Item 7.01. Regulation FD Disclosure

On December 3, 2015, the Guarantor issued a press release announcing the entry into the Share Purchase Agreement referred to in Item 1.01 above. The press release is furnished as Exhibit 99.1 to this Current Report on Form 8-K and shall not be deemed “filed” for purposes of Section 18 of the Securities Exchange Act of 1934, as amended (the “Exchange Act”), or incorporated by reference in any filing under the Securities Act of 1933, as amended, or the Exchange Act.

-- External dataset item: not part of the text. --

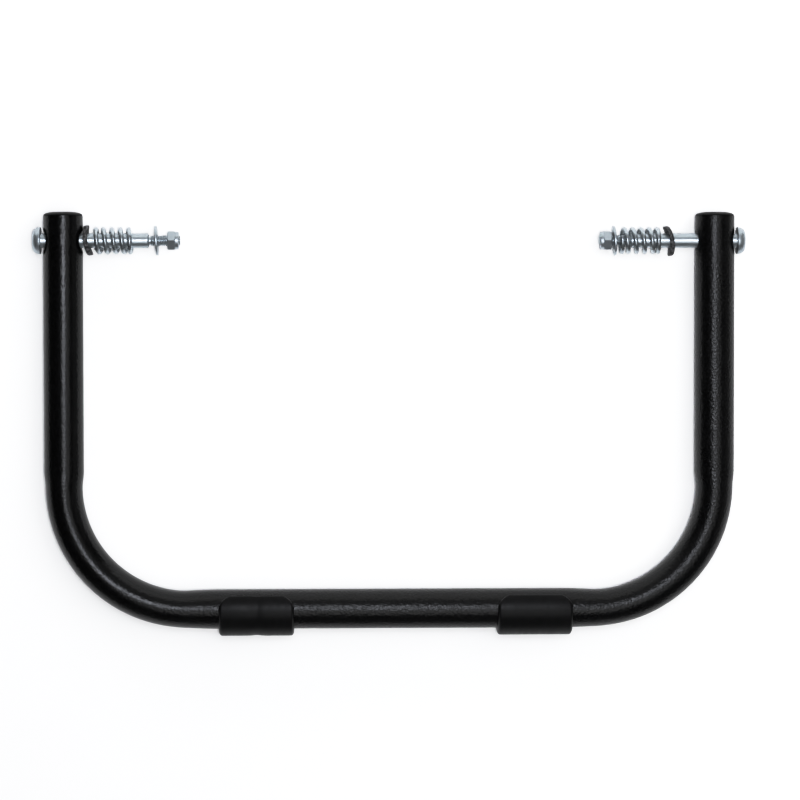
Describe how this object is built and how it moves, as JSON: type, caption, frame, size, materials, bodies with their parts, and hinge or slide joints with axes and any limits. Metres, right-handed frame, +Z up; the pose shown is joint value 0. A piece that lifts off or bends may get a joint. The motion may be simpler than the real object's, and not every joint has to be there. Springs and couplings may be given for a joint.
{
  "type": "u-shaped pivot bar",
  "caption": "Bent round-tube U bar with a sprung shoulder bolt through each leg end and push-on clips on its crossbar.",
  "frame": {"origin": "on the surface the bar lies on (the clips' lowest line), under the middle of its bounding box", "axes": "+X along the crossbar and along both bolts, from the left leg to the right one; +Y along the legs, from the crossbar to the leg ends; +Z up, square to the plane of the U"},
  "size_m": [0.3976, 0.2366, 0.0298],
  "materials": {
    "powder_coat": "fine-textured satin black powder coat on steel tube",
    "plug_plastic": "satin moulded black plastic",
    "clip_rubber": "matt moulded black rubber, slightly greyer than the tube",
    "saddle_rubber": "matt mottled black rubber",
    "zinc": "bright zinc plating, slightly bluish",
    "spring_zinc": "bright zinc-plated drawn wire",
    "nylon": "pale natural nylon"
  },
  "bodies": {
    "bar": {"bar_tube": "powder_coat", "left_end_plug": "plug_plastic", "right_end_plug": "plug_plastic", "left_clip": "clip_rubber", "right_clip": "clip_rubber"},
    "left_bolt": {"left_pivot_bolt": "zinc"},
    "left_saddle": {"left_saddle_washer": "saddle_rubber"},
    "left_coil": {"left_spring": "spring_zinc"},
    "left_washer": {"left_flat_washer": "zinc"},
    "left_nut_carrier": {"left_nylon_insert": "nylon"},
    "left_nut": {"left_lock_nut": "zinc"},
    "right_bolt": {"right_pivot_bolt": "zinc"},
    "right_saddle": {"right_saddle_washer": "saddle_rubber"},
    "right_coil": {"right_spring": "spring_zinc"},
    "right_washer": {"right_flat_washer": "zinc"},
    "right_nut_carrier": {"right_nylon_insert": "nylon"},
    "right_nut": {"right_lock_nut": "zinc"}
  },
  "joints": [
    {"name": "left_bolt_pivot", "type": "hinge", "parent": "bar", "child": "left_bolt", "pos_m": [-0.182, 0.10245, 0.0149], "axis": [1, 0, 0], "continuous": true},
    {"name": "left_saddle_slide", "type": "slide", "parent": "left_bolt", "child": "left_saddle", "axis": [1, 0, 0], "range_m": [0, 0.0041]},
    {"name": "left_spring_slide", "type": "slide", "parent": "left_saddle", "child": "left_coil", "axis": [1, 0, 0], "range_m": [-0.0004, 0.0046]},
    {"name": "left_washer_slide", "type": "slide", "parent": "left_bolt", "child": "left_washer", "axis": [1, 0, 0], "range_m": [-0.0032, 0.0015]},
    {"name": "left_nut_travel", "type": "slide", "parent": "left_bolt", "child": "left_nut_carrier", "axis": [1, 0, 0], "range_m": [-0.0034, 0.004]},
    {"name": "left_nut_turn", "type": "hinge", "parent": "left_nut_carrier", "child": "left_nut", "pos_m": [-0.12, 0.10245, 0.0149], "axis": [1, 0, 0], "range_deg": [-1224, 1440]},
    {"name": "right_bolt_pivot", "type": "hinge", "parent": "bar", "child": "right_bolt", "pos_m": [0.182, 0.10245, 0.0149], "axis": [1, 0, 0], "continuous": true},
    {"name": "right_spring_slide", "type": "slide", "parent": "right_bolt", "child": "right_coil", "axis": [1, 0, 0], "range_m": [-0.001, 0.0087]},
    {"name": "right_saddle_slide", "type": "slide", "parent": "right_coil", "child": "right_saddle", "axis": [1, 0, 0], "range_m": [-0.0023, 0.0031]},
    {"name": "right_washer_slide", "type": "slide", "parent": "right_bolt", "child": "right_washer", "axis": [1, 0, 0], "range_m": [-0.0007, 0.0006]},
    {"name": "right_nut_travel", "type": "slide", "parent": "right_bolt", "child": "right_nut_carrier", "axis": [1, 0, 0], "range_m": [-0.0045, 0]},
    {"name": "right_nut_turn", "type": "hinge", "parent": "right_nut_carrier", "child": "right_nut", "pos_m": [0.12, 0.10245, 0.0149], "axis": [1, 0, 0], "range_deg": [-1620, 0]}
  ],
  "couplings": [
    {"joint": "left_nut_turn", "follows": "left_nut_travel", "rad_per_m": 6283.2},
    {"joint": "right_nut_turn", "follows": "right_nut_travel", "rad_per_m": 6283.2}
  ]
}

Item 9.01. Financial Statements and Exhibits

(d) Exhibits

 

Exhibit No.    Description
  1.1    Share Purchase Agreement, dated December 3, 2015, by and between Motorola Solutions, Inc., the Buyer and the Seller.*
99.1    Press Release of Motorola Solutions, Inc. dated December 3, 2015

 

* This filing excludes certain schedules pursuant to Item 601(b)(2) of Regulation S-K, which the registrant agrees to furnish supplementally to the Securities and Exchange Commission upon request by the Commission.


SIGNATURE

Pursuant to the requirements of the Securities Exchange Act of 1934, the Registrant has duly caused this report to be signed on its behalf by the undersigned hereunto duly authorized.

 

   

MOTOROLA SOLUTIONS, INC.

(Registrant)

Dated: December 3, 2015

    By:  

/s/ Mark S. Hacker

      Name: Mark S. Hacker
     

Title:   Executive Vice President, General

    Counsel and Chief Administrative Officer


EXHIBIT INDEX

 

Exhibit No.    Description
  1.1    Share Purchase Agreement, dated December 3, 2015, by and between Motorola Solutions, Inc., the Buyer and the Seller.*
99.1    Press Release of Motorola Solutions, Inc. dated December 3, 2015

 

* This filing excludes certain schedules pursuant to Item 601(b)(2) of Regulation S-K, which the registrant agrees to furnish supplementally to the Securities and Exchange Commission upon request by the Commission.